Vernal Fall: This was recommended to us by the lady at the pay station, so I’m not sure if she was suggesting just the walk to the Footbridge (1.4 mi roundtrip of moderate difficulty, 400 ft gain) or to the top of Vernal Fall (3 miles roundtrip with strenuous 1,000 ft gain). But we never did this one, so No Comment!
There are more Day Hikes to be had in Yosemite Valley but for those more serious hikers. They take a bigger time commitment that might be perfect for those who actually camp in the park and can spend several days exploring.

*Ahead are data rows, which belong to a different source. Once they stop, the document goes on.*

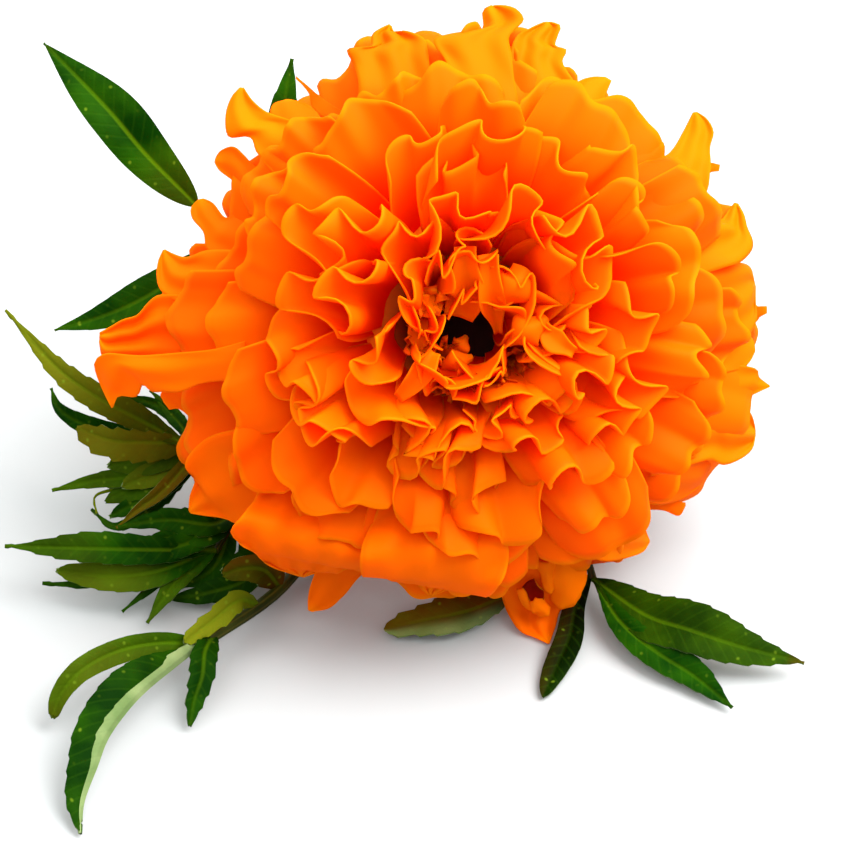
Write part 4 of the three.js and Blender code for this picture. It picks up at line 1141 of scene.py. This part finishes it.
def leaf_material():
    """Marigold leaf: a waxy, dark green living blade, satin above and paler and duller below."""
    material, tree = new_material("leaf")
    given = []
    for name in ("blade", "tone", "place"):
        mark = add(tree, ATTRIBUTE, {"attribute_name": name})["Vector"]
        given.extend(add(tree, SEPARATE, {}, [mark]))
    aside, run, width, light, brown, pale, under, along, rib = given
    aside = add(tree, MATH, "ABSOLUTE", [aside])[0]

    # Cloudy patches, about 5 mm wide.
    cloud, place = clouds(tree, 200.0, 2.0)
    green = add(tree, MIX, COLOURS, {"Factor": cloud, "A": "#083000", "B": "#1E4A00"})["Result"]
    green = add(tree, MIX, COLOURS, {"Factor": light, "A": green, "B": "#818A14"})["Result"]
    # Negative light darkens a leaflet towards near black: partly its own darker tone, and for the leaflets
    # under and beside the bloom painted shade.
    dark = add(tree, MATH, "MULTIPLY", [light, -1.0])[0]
    green = add(tree, MIX, COLOURS, {"Factor": dark, "A": green, "B": "#050800"})["Result"]
    flush = add(tree, MAP_RANGE, {}, [cloud, 0.0, 1.0, 0.5, 1.0])[0]
    flush = add(tree, MATH, "MULTIPLY", [brown, flush])[0]
    green = add(tree, MIX, COLOURS, {"Factor": flush, "A": green, "B": "#5E3404"})["Result"]

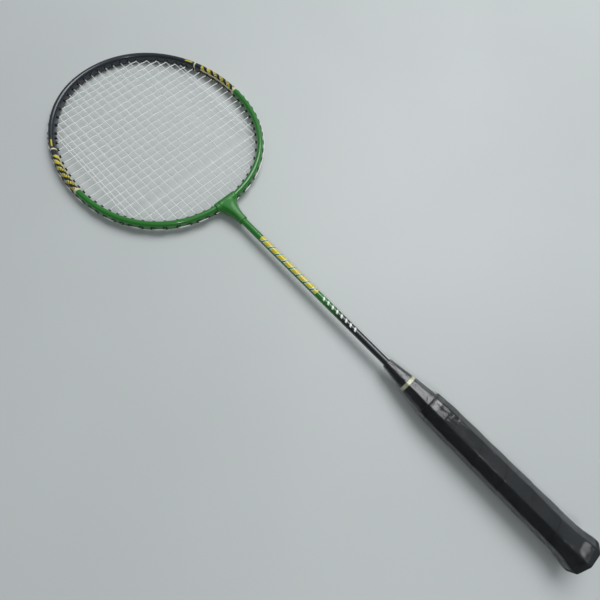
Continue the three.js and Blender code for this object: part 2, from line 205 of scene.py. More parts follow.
def closed_profile(x, radius):
    """Adds a ring of no radius at both ends of a loft, so that it closes on its axis."""
    x = np.concatenate([[x[0]], x, [x[-1]]])
    none = np.zeros((1, radius.shape[1]))
    return loft(x, np.concatenate([none, radius, none]))


# ---------------------------------------------------------------- shader helpers

def linear(r, g, b):
    """A colour given as 0 to 255 display values, as linear light."""
    c = np.array([r, g, b]) / 255
    return (*np.where(c <= 0.04045, c / 12.92, ((c + 0.055) / 1.055) ** 2.4).tolist(), 1.0)


def node(tree, kind, inputs=None, **settings):
    """Adds a shader node; an input is either a plain value or another node's socket."""
    made = tree.nodes.new("ShaderNode" + kind)
    for key, value in settings.items():
        setattr(made, key, value)
    for key, value in (inputs or {}).items():
        value = value.socket if isinstance(value, Wire) else value
        if isinstance(value, bpy.types.NodeSocket):
            tree.links.new(value, made.inputs[key])
        else:
            made.inputs[key].default_value = value
    return made


class Wire:
    """A number carried by a socket, with arithmetic that adds the Math nodes for it."""

    def __init__(self, tree, socket):
        self.tree, self.socket = tree, socket

    def math(self, operation, *others):
        values = {0: self} | {k + 1: other for k, other in enumerate(others)}
        return Wire(self.tree, node(self.tree, "Math", values, operation=operation).outputs[0])

    def __add__(self, other):
        return self.math("ADD", other)

    def __sub__(self, other):
        return self.math("SUBTRACT", other)

    def __mul__(self, other):
        return self.math("MULTIPLY", other)

    def __truediv__(self, other):
        return self.math("DIVIDE", other)

    def size(self):
        return self.math("ABSOLUTE")

    def fraction(self):
        return self.math("FRACT")

    def ramp(self, low, high, start=0.0, end=1.0):
        values = {"Value": self, "From Min": low, "From Max": high, "To Min": start, "To Max": end}
        made = node(self.tree, "MapRange", values, interpolation_type="SMOOTHSTEP")
        return Wire(self.tree, made.outputs[0])

    def within(self, low, high, soft):
        """1 between low and high, fading over soft."""
        rise = self.ramp(low - soft, low + soft)
        return rise * self.ramp(high - soft, high + soft, 1.0, 0.0)


def blend(tree, mask, below, above):
    """Colour above where the mask is 1, below where it is 0."""
    made = node(tree, "Mix", {0: mask, 6: below, 7: above}, data_type="RGBA")
    return made.outputs[2]


def noise(tree, vector, scale, detail=3.0, roughness=0.5):
    values = {"Vector": vector, "Scale": scale, "Detail": detail, "Roughness": roughness}
    return Wire(tree, node(tree, "TexNoise", values).outputs[0])


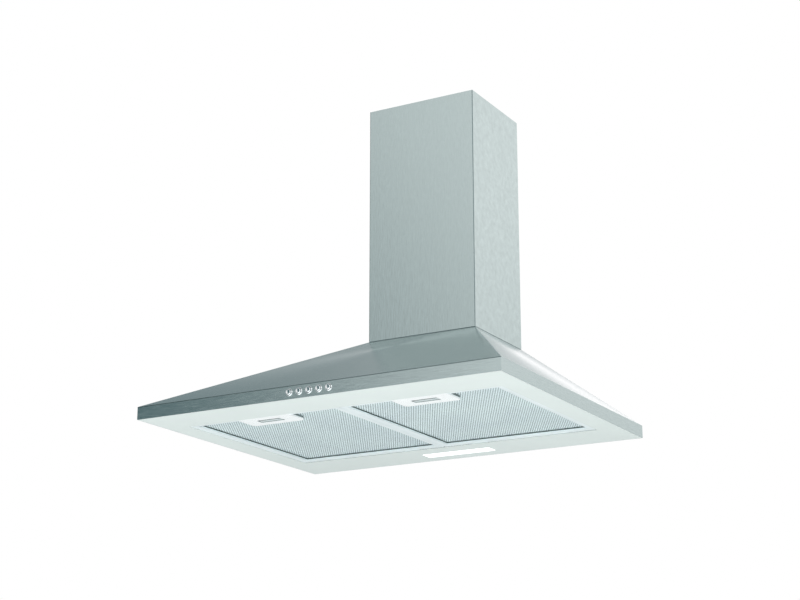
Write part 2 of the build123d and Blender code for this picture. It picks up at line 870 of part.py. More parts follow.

The summer of 2017 was a year of many devastating forest fires around North America. The area of Yosemite was affected by these but with the help of mild weather conditions it was well managed, allowing it to burn underbrush that needed to be burned. Evidence of these natural events could be see from the highway as we drove into the park from the south.
One of the highlights for our family was meeting up with Druin, his wife, and others from their Rangers Corp based out of Chico, CA. Our family loves reading aloud Ranger’s Apprentice and Anders has dressed up as an Apprentice for Halloween the past couple of years. So when we saw them wandering in Yosemite we just had to enquire about them. One just never knows who or what you’ll discover with serendipitous travels!!
I hope this overview will help you and your family enjoy at least a day in Yosemite, no matter what time of the year. This was our second autumn family trip to Yosemite. We’re hoping next year we can hit the park in late spring/early summer where we’ll get an entirely different feel for the park during different seasons.